* START SOURCE DATA *
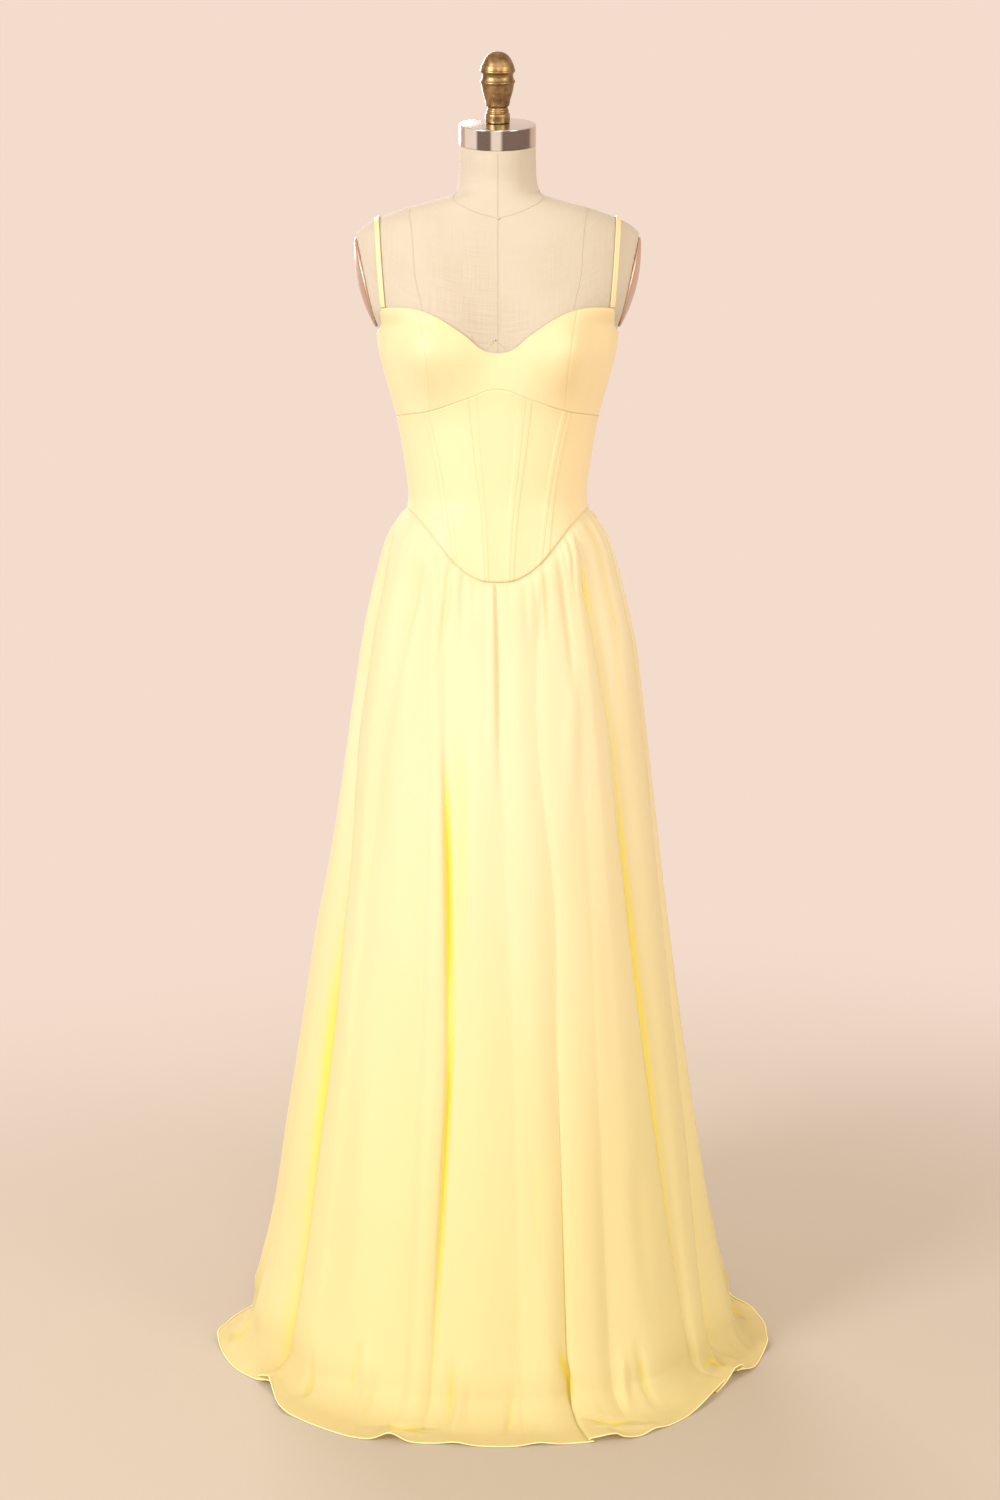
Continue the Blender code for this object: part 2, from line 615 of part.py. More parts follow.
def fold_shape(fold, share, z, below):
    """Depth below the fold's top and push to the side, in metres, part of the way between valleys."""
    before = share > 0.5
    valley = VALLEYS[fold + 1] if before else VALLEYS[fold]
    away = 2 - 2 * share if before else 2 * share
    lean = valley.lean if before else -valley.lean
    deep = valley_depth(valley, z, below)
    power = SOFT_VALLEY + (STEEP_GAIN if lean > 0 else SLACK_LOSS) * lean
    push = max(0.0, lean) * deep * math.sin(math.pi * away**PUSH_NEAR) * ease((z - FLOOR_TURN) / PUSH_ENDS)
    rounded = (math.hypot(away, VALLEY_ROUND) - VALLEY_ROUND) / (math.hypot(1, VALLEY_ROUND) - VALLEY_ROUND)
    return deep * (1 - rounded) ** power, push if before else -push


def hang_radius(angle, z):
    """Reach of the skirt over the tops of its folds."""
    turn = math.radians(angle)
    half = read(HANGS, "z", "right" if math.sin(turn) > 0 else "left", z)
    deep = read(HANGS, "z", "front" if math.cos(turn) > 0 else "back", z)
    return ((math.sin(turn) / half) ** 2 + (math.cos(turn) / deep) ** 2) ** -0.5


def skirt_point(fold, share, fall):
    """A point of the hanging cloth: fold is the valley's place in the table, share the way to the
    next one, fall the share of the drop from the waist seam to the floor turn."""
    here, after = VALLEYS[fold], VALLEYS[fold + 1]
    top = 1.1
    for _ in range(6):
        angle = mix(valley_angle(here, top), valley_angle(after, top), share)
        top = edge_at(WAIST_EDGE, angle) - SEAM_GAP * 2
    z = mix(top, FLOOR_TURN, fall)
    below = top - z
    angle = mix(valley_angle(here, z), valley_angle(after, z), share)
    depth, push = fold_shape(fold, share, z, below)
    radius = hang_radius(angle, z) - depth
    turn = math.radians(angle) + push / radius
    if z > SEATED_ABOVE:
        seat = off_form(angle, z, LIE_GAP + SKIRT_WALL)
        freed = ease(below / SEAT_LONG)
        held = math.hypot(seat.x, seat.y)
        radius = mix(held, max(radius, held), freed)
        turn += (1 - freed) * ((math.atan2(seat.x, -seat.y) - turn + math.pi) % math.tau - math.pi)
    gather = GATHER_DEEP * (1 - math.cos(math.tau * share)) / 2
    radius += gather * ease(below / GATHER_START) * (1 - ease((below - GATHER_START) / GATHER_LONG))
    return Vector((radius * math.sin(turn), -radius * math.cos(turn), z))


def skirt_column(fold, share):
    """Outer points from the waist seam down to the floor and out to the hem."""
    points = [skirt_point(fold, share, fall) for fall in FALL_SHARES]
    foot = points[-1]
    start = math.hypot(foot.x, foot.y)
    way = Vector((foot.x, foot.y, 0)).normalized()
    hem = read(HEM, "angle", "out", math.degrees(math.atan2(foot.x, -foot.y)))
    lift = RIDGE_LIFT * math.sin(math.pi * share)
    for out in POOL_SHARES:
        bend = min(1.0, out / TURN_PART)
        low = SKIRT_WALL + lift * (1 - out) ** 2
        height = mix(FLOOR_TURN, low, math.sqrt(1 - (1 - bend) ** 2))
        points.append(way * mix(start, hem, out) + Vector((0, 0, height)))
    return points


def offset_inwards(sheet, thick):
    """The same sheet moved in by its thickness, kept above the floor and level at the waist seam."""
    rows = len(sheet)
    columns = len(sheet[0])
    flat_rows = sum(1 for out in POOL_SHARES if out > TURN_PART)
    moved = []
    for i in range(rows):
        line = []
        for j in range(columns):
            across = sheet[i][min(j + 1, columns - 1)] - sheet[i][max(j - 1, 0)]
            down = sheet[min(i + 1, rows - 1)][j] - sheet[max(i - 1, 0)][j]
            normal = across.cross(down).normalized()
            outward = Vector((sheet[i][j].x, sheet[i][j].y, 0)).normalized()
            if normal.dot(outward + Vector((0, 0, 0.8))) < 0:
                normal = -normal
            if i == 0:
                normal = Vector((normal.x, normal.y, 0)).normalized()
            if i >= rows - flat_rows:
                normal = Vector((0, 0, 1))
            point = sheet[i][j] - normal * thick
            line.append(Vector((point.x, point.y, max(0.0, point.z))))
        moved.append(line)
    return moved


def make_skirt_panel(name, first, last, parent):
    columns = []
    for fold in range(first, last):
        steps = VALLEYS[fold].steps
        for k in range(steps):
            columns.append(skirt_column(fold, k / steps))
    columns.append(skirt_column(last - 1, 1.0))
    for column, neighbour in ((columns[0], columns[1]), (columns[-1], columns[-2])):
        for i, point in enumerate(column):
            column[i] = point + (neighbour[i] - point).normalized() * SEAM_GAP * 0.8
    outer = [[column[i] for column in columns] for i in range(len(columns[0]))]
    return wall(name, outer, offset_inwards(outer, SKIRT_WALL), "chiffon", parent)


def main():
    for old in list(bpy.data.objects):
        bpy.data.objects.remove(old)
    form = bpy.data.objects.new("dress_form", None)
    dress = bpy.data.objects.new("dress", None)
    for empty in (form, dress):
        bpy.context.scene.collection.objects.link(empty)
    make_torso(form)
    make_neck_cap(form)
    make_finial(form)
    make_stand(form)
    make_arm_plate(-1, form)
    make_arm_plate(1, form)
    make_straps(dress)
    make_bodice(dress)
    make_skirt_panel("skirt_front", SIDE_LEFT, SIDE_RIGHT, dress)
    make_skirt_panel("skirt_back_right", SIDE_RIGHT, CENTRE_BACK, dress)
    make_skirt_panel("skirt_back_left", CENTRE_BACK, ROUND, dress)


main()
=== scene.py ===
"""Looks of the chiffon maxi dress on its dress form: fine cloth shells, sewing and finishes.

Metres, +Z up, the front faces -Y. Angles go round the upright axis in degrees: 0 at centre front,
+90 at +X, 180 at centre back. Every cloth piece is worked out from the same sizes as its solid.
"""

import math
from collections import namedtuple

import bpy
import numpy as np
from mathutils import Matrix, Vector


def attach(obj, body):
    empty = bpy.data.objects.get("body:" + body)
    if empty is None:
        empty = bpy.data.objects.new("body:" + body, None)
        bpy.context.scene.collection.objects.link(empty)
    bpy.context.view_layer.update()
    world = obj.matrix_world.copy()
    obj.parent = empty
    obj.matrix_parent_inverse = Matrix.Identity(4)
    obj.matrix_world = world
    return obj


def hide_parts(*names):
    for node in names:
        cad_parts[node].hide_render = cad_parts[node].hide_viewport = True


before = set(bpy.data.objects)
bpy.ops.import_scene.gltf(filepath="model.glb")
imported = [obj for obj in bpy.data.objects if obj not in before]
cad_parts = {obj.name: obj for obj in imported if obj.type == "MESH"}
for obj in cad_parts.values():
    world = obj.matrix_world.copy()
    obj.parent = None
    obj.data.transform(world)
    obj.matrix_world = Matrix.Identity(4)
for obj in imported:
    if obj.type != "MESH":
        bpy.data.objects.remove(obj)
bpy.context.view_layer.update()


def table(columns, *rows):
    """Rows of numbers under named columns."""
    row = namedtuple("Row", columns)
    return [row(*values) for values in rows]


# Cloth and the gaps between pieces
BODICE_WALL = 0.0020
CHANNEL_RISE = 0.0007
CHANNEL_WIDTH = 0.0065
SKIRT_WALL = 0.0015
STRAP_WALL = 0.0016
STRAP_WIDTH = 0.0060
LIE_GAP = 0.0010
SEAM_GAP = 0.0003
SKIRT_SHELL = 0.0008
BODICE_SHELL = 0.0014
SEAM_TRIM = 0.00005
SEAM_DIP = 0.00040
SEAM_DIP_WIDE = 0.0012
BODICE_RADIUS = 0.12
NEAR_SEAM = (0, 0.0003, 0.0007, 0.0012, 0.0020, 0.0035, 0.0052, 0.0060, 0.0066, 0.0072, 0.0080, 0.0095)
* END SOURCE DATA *
▶ [EXERCISE PROMPT]: Reproduce the lines exactly, from the line that contains "make_straps(dress)" through the line that contains "obj.matrix_world = Matrix.Identity(4)", and nothing more.

▶ [TASK OUTPUT]:
    make_straps(dress)
    make_bodice(dress)
    make_skirt_panel("skirt_front", SIDE_LEFT, SIDE_RIGHT, dress)
    make_skirt_panel("skirt_back_right", SIDE_RIGHT, CENTRE_BACK, dress)
    make_skirt_panel("skirt_back_left", CENTRE_BACK, ROUND, dress)


main()
=== scene.py ===
"""Looks of the chiffon maxi dress on its dress form: fine cloth shells, sewing and finishes.

Metres, +Z up, the front faces -Y. Angles go round the upright axis in degrees: 0 at centre front,
+90 at +X, 180 at centre back. Every cloth piece is worked out from the same sizes as its solid.
"""

import math
from collections import namedtuple

import bpy
import numpy as np
from mathutils import Matrix, Vector


def attach(obj, body):
    empty = bpy.data.objects.get("body:" + body)
    if empty is None:
        empty = bpy.data.objects.new("body:" + body, None)
        bpy.context.scene.collection.objects.link(empty)
    bpy.context.view_layer.update()
    world = obj.matrix_world.copy()
    obj.parent = empty
    obj.matrix_parent_inverse = Matrix.Identity(4)
    obj.matrix_world = world
    return obj


def hide_parts(*names):
    for node in names:
        cad_parts[node].hide_render = cad_parts[node].hide_viewport = True


before = set(bpy.data.objects)
bpy.ops.import_scene.gltf(filepath="model.glb")
imported = [obj for obj in bpy.data.objects if obj not in before]
cad_parts = {obj.name: obj for obj in imported if obj.type == "MESH"}
for obj in cad_parts.values():
    world = obj.matrix_world.copy()
    obj.parent = None
    obj.data.transform(world)
    obj.matrix_world = Matrix.Identity(4)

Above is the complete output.